Using the data below, return the stretch from the line that contains "build_front(side, rows, collection)" through the line that contains "if empty is", both included, exactly as it stands and nothing beyond it.

•••••

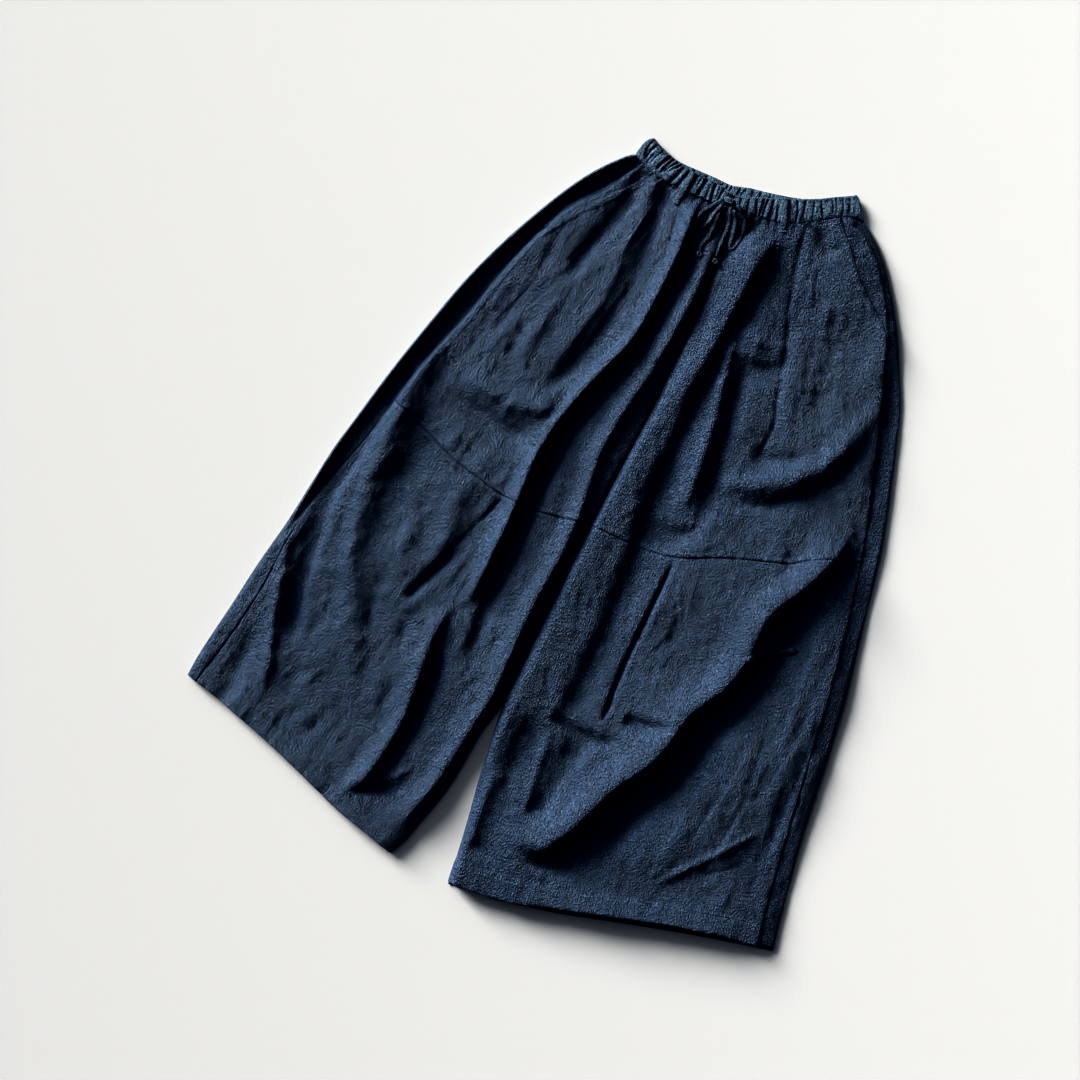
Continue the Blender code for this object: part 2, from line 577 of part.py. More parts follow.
def build_bearer(side, rows, collection):
    """The strip that shows between the pocket's mouth and the side seam."""
    share = np.linspace(0, 1, BEARER_COLUMNS + 1)[None, :, None]
    plan = (1 - share) * rows["seam_pocket"][:, None] + share * rows["mouth"][:, None]
    plan[0, :, 1] = np.interp(plan[0, :, 0], WAIST_LINE[:, 0], WAIST_LINE[:, 1])
    plan = part_edges(plan)
    sunk = POCKET_RECESS * ease(share[..., 0]) * np.ones(plan.shape[:2])
    skin, lining = skin_and_lining(plan, lambda x, y: rise(x, y, side),
                                   np.full(plan.shape[:2], CLOTH))
    drop = (lining - skin) / CLOTH * sunk[..., None]
    wall("pocket_bearer_" + side["name"], skin + drop, lining + drop, LINEN, collection)


def unit(vectors):
    """The vectors at length one."""
    return vectors / np.linalg.norm(vectors, axis=-1, keepdims=True)


def build_back(side, rows, collection):
    """The back of one leg: flat below, turned up at both edges, and over the side to its seam."""
    seam = np.vstack([rows["seam_upper"], rows["seam_lower"][1:]])
    inner = np.vstack([rows["inner_upper"], rows["inner_lower"][1:]])
    fold_line = side["lines"]["side_fold"]
    knee_y = side["knee_seam"][0][1]
    end_y = side["pocket_end_y"]
    at_side = np.vstack([
        stations(clip_line(fold_line, foot=end_y + 8), np.linspace(0, 1, POCKET_ROWS + 1)),
        stations(clip_line(fold_line, top=end_y + 8, foot=knee_y + 5),
                 np.linspace(0, 1, UPPER_ROWS - POCKET_ROWS + 1))[1:],
        stations(clip_line(fold_line, top=knee_y + 5), np.linspace(0, 1, LOWER_ROWS + 1))[1:],
    ])
    shares = (0, *BACK_COLUMN_SHARES, 1)
    top = waist_stretch(at_side[0, 0], FRONT_SEAM[0][0], shares) - (0, BACK_WAIST_DROP)
    foot = hem_stretch(side, at_side[-1], inner[-1], shares)
    at_side[0], at_side[-1] = top[0], foot[0]
    inner[0], inner[-1] = top[-1], foot[-1]
    seam[-1] = hem_stretch(side, seam[-1], seam[-1], (0,))[0]
    seam[0] = waist_stretch(seam[0, 0], seam[0, 0], (0,))[0]
    flat = patch(at_side, inner, top, foot, shares)
    at_side, inner = flat[:, 0], flat[:, -1]
    seam[0] += (0, -SEAM_GAP / 2)
    seam = seam + unit(at_side - seam) * SEAM_GAP / 2

    reach = np.zeros((len(flat), 1))
    reach[-1] = -side["hem_reach"]
    flat[..., 1] += reach
    inwards_from_side = unit(seam - at_side)
    inwards_from_inner = unit(at_side - inner)
    turned = ease((CROTCH_Y - inner[:, 1]) / 25)
    hem_y = np.interp(at_side[:, 0], *hem_order(side))
    layer = CLOTH + (HEM_CLOTH - CLOTH) * ease((hem_y + HEM_DEPTH - at_side[:, 1]) / 6)

    skin, lining = [], []
    for distance, height, lining_distance, lining_height in INNER_TURN:
        place = flat[:, -1] + inwards_from_inner * distance
        skin.append(np.column_stack([place, height * turned]))
        in_run = distance + (lining_distance - distance) * turned
        place = flat[:, -1] + inwards_from_inner * in_run[:, None]
        lining.append(np.column_stack([place, layer + (lining_height - layer) * turned]))
    for j in range(len(BACK_COLUMN_SHARES), 0, -1):
        skin.append(np.column_stack([flat[:, j], np.zeros(len(flat))]))
        lining.append(np.column_stack([flat[:, j], layer]))
    for distance, height, lining_distance, lining_height in SIDE_TURN:
        place = flat[:, 0] + inwards_from_side * distance
        skin.append(np.column_stack([place, np.full(len(flat), height)]))
        place = flat[:, 0] + inwards_from_side * lining_distance
        upper = np.maximum(lining_height, layer) if height < SIDE_EDGE_RISE else lining_height
        lining.append(np.column_stack([place, np.broadcast_to(upper, len(flat))]))
    strip = np.stack([at_side + (seam - at_side) * share for share in SIDE_STRIP_SHARES], axis=1)
    over, under = skin_and_lining(strip, lambda x, y: rise(x, y, side),
                                  np.full(strip.shape[:2], CLOTH))
    skin = np.concatenate([np.stack(skin, axis=1), over], axis=1)
    lining = np.concatenate([np.stack(lining, axis=1), under], axis=1)
    wall("back_" + side["name"], skin, lining, LINEN, collection)


def band_arch(x):
    """How far the front of the waistband stands off its back, from 0 at the ends to 1."""
    share = np.clip((x - BAND_RIGHT_END[-1][0]) / (BAND_LEFT_END[-1][0] - BAND_RIGHT_END[-1][0]), 0, 1)
    return np.sin(np.pi * share) ** 0.7


def band_rise(x, y, down):
    """Height of the front band's outer skin at plan points, down being 0 at its top edge."""
    crown = BAND_CROWN * np.sin(np.pi * down)
    return BAND_END_RISE + BAND_ARCH * band_arch(x) + crown - gather_waves(x, y)


def band_plan(top_table, down):
    """Plan points of one half of the waistband, from its top edge to the waist seam."""
    columns = np.linspace(0, 1, BAND_COLUMNS + 1)
    top = stations(smooth_line(top_table), columns)
    foot = stations(WAIST_LINE, columns)
    ends = [stations(smooth_line(table), down) for table in (BAND_RIGHT_END, BAND_LEFT_END)]
    right_end, left_end = ends
    right_end[0], right_end[-1] = top[0], foot[0]
    left_end[0], left_end[-1] = top[-1], foot[-1]
    v = np.array(down)[:, None, None]
    u = columns[None, :, None]
    plan = (1 - u) * right_end[:, None] + u * left_end[:, None] + (1 - v) * top + v * foot
    plan -= (1 - u) * (1 - v) * top[0] + u * (1 - v) * top[-1]
    plan -= (1 - u) * v * foot[0] + u * v * foot[-1]
    return part_edges(plan)


def build_waistband(collection):
    """The elastic band: a gathered front that stands off a flat back."""
    plan = band_plan(FRONT_BAND_TOP, BAND_ROWS)
    x, y = plan[..., 0], plan[..., 1]
    down = np.array(BAND_ROWS)[:, None] * np.ones_like(x)
    height = band_rise(x, y, down)
    under = BAND_END_RISE + BAND_ARCH * band_arch(x) - 0.5 * gather_waves(x, y) - BAND_CLOTH
    under = np.maximum(under, BAND_CLOTH + SEAM_GAP)
    wall("waistband_front", np.dstack([x, y, height]), np.dstack([x, y, under]),
         BAND_LINEN, collection)
    plan = band_plan(BACK_BAND_TOP, BACK_BAND_ROWS)
    x, y = plan[..., 0], plan[..., 1]
    hollow = 0.35 * gather_waves(x, y) * band_arch(x)
    wall("waistband_back", np.dstack([x, y, BAND_CLOTH - hollow]),
         np.dstack([x, y, np.zeros_like(x)]), BAND_LINEN, collection)


def support_rise(x, y):
    """Height of what lies at a plan point: the band's front, or a front panel."""
    x, y = np.asarray(x, float), np.asarray(y, float)
    seam_y = np.interp(x, WAIST_LINE[:, 0], WAIST_LINE[:, 1])
    centre = smooth_line(FRONT_SEAM)
    on_right = beside(centre, x, y) < 0
    panel = np.where(on_right, rise(x, y, RIGHT), rise(x, y, LEFT))
    band = band_rise(x, y, np.full_like(x, 0.5))
    return np.where(y > seam_y, band, panel)


def support_under(x, y, reach):
    """The highest support within a small reach of plan points."""
    around = [(dx, dy) for dx in (-reach, 0, reach) for dy in (-reach, 0, reach)]
    return np.max([support_rise(x + dx, y + dy) for dx, dy in around], axis=0)


def build_belt_loops(collection):
    """Two narrow strips that cross the band and are sewn down below it."""
    for name, top, foot in BELT_LOOPS:
        top, foot = np.array(top, float), np.array(foot, float)
        way = unit(foot - top)
        across = np.array([-way[1], way[0]])
        run = np.linspace(0, 1, 9)
        wide = np.linspace(-0.5, 0.5, 4) * BELT_LOOP_WIDTH
        plan = top + (foot - top) * run[:, None, None] + across * wide[None, :, None]
        ground = support_under(plan[..., 0], plan[..., 1], 1.0).max(axis=1)
        ground = np.maximum.reduce([ground, np.r_[ground[1:], ground[-1]], np.r_[ground[0], ground[:-1]]])
        level = (ground + 0.5)[:, None] * np.ones(plan.shape[:2])
        skin = np.dstack([plan, level + BELT_LOOP_CLOTH])
        lining = np.dstack([plan, level])
        wall(name, skin, lining, BAND_LINEN, collection)


def build_tie(collection):
    """The bow: a knot on the band, two loops and two hanging ends."""
    radius = TIE_WIDTH / 2
    bpy.ops.mesh.primitive_uv_sphere_add(segments=14, ring_count=8, radius=0.5)
    knot = bpy.context.object
    knot.name = "tie_knot"
    knot_x, knot_y = KNOT_CENTRE
    ground = float(support_under(knot_x, knot_y, KNOT_SIZE[1] / 3))
    middle = ground + 0.3 + KNOT_SIZE[2] / 2
    centre = to_metres((knot_x, knot_y, middle))
    for vertex in knot.data.vertices:
        vertex.co = [c * s * MM + o for c, s, o in zip(vertex.co, KNOT_SIZE, centre)]
    knot.data.shade_smooth()
    knot.data.materials.append(make_material("tie_knot_cloth", TIE_LINEN))
    for owner in list(knot.users_collection):
        owner.objects.unlink(knot)
    collection.objects.link(knot)

    for name, table in TIE_RUNS.items():
        line = smooth_line(table)
        count = int(np.linalg.norm(np.diff(line, axis=0), axis=1).sum() / TIE_POINT_STEP)
        plan = stations(line, np.linspace(0, 1, count + 1))
        lie = support_under(plan[:, 0], plan[:, 1], radius + 0.8) + radius + 0.8
        lie = np.maximum(lie, 0.6 * lie + 0.2 * (np.r_[lie[1:], lie[-1]] + np.r_[lie[0], lie[:-1]]))
        from_knot = np.linalg.norm(plan - np.array(KNOT_CENTRE), axis=1)
        start = ground + 0.3 + (LOOP_START_RISE if "loop" in name else END_START_RISE)
        held = ease((26 - from_knot) / 14)
        height = np.maximum(lie, start * held + lie * (1 - held))
        curve = bpy.data.curves.new(name, "CURVE")
        curve.dimensions = "3D"
        curve.bevel_depth = radius * MM
        curve.bevel_resolution = 2
        curve.use_fill_caps = True
        spline = curve.splines.new("POLY")
        spline.points.add(len(plan) - 1)
        for point, place in zip(spline.points, to_metres(np.column_stack([plan, height]))):
            point.co = (*place, 1.0)
        curve.materials.append(make_material(name + "_cloth", TIE_LINEN))
        collection.objects.link(bpy.data.objects.new(name, curve))


def main():
    for item in list(bpy.data.objects):
        bpy.data.objects.remove(item, do_unlink=True)
    collection = bpy.data.collections.new("hakama_trousers")
    bpy.context.scene.collection.children.link(collection)
    for side in (RIGHT, LEFT):
        rows = leg_rows(side)
        build_back(side, rows, collection)
        build_bearer(side, rows, collection)
        build_front(side, rows, collection)
    build_waistband(collection)
    build_belt_loops(collection)
    build_tie(collection)


main()
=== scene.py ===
"""Hakama trousers of navy linen, laid flat with the front up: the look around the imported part.

Plan points are in millimetres on the laid garment: x to the wearer's left, y up to the waist.
"""

import math

import bmesh
import bpy
import numpy as np
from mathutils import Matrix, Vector


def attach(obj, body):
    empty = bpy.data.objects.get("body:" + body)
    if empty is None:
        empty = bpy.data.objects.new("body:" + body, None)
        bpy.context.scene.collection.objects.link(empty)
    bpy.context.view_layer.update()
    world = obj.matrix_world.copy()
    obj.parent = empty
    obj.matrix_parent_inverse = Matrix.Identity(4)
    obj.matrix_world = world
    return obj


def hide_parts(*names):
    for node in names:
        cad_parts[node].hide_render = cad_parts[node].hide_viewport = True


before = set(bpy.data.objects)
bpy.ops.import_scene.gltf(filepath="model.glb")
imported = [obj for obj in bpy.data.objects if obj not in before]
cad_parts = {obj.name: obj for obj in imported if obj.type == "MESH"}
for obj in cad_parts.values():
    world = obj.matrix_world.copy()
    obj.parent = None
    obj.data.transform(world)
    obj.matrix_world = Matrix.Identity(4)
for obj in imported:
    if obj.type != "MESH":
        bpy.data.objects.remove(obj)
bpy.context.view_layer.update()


# The studio. A plain pale floor under a low key light and a broad one from the same side, its
# colour
# painted a little paler towards the waist: painted light falling off across the floor. The camera
# looks straight down on the garment, turned in the picture, and the view's tone has the soft, deep
# contrast of the photograph.
MM = 0.001
PICTURE_TURN = math.radians(25)
CAMERA_PLACE = (-0.0773, -0.0615, 3.264)
CAMERA_LENS = 85
VIEW_GAMMA = 0.46
VIEW_BLACK = (0.0360, 0.0260, 0.0070)
SKY = {"Color": (0.62, 0.84, 1.25, 1.0), "Strength": 0.09}
# Lights: name, way the light travels, strength, softness in degrees, colour
LIGHTS = (
    ("key", (0.94, -0.34, -0.33), 15.0, 22, (1.0, 1.0, 0.99)),
    ("broad_key", (0.90, -0.42, -0.70), 3.1, 80, (0.97, 0.99, 1.0)),
)
FLOOR_SIZE = 14
FLOOR_LEVEL = -0.0002
# The floor's two colours run from the hem's side to the waist's side: a painted falloff of light,
# paler towards the waist.
FLOOR_PAINTED_DIM = (0.427, 0.418, 0.4075, 1.0)    # at the hem's side of the picture
FLOOR_PAINTED_BRIGHT = (0.471, 0.462, 0.4515, 1.0)     # at the waist's side
FLOOR_TURN = math.radians(-45)
FLOOR_STRETCH = 0.5


def set_inputs(node, values):
    """Set a node's sockets by name."""
    for socket, value in values.items():
        node.inputs[socket].default_value = value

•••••

**COMPLETED TASK**
        build_front(side, rows, collection)
    build_waistband(collection)
    build_belt_loops(collection)
    build_tie(collection)


main()
=== scene.py ===
"""Hakama trousers of navy linen, laid flat with the front up: the look around the imported part.

Plan points are in millimetres on the laid garment: x to the wearer's left, y up to the waist.
"""

import math

import bmesh
import bpy
import numpy as np
from mathutils import Matrix, Vector


def attach(obj, body):
    empty = bpy.data.objects.get("body:" + body)
    if empty is None:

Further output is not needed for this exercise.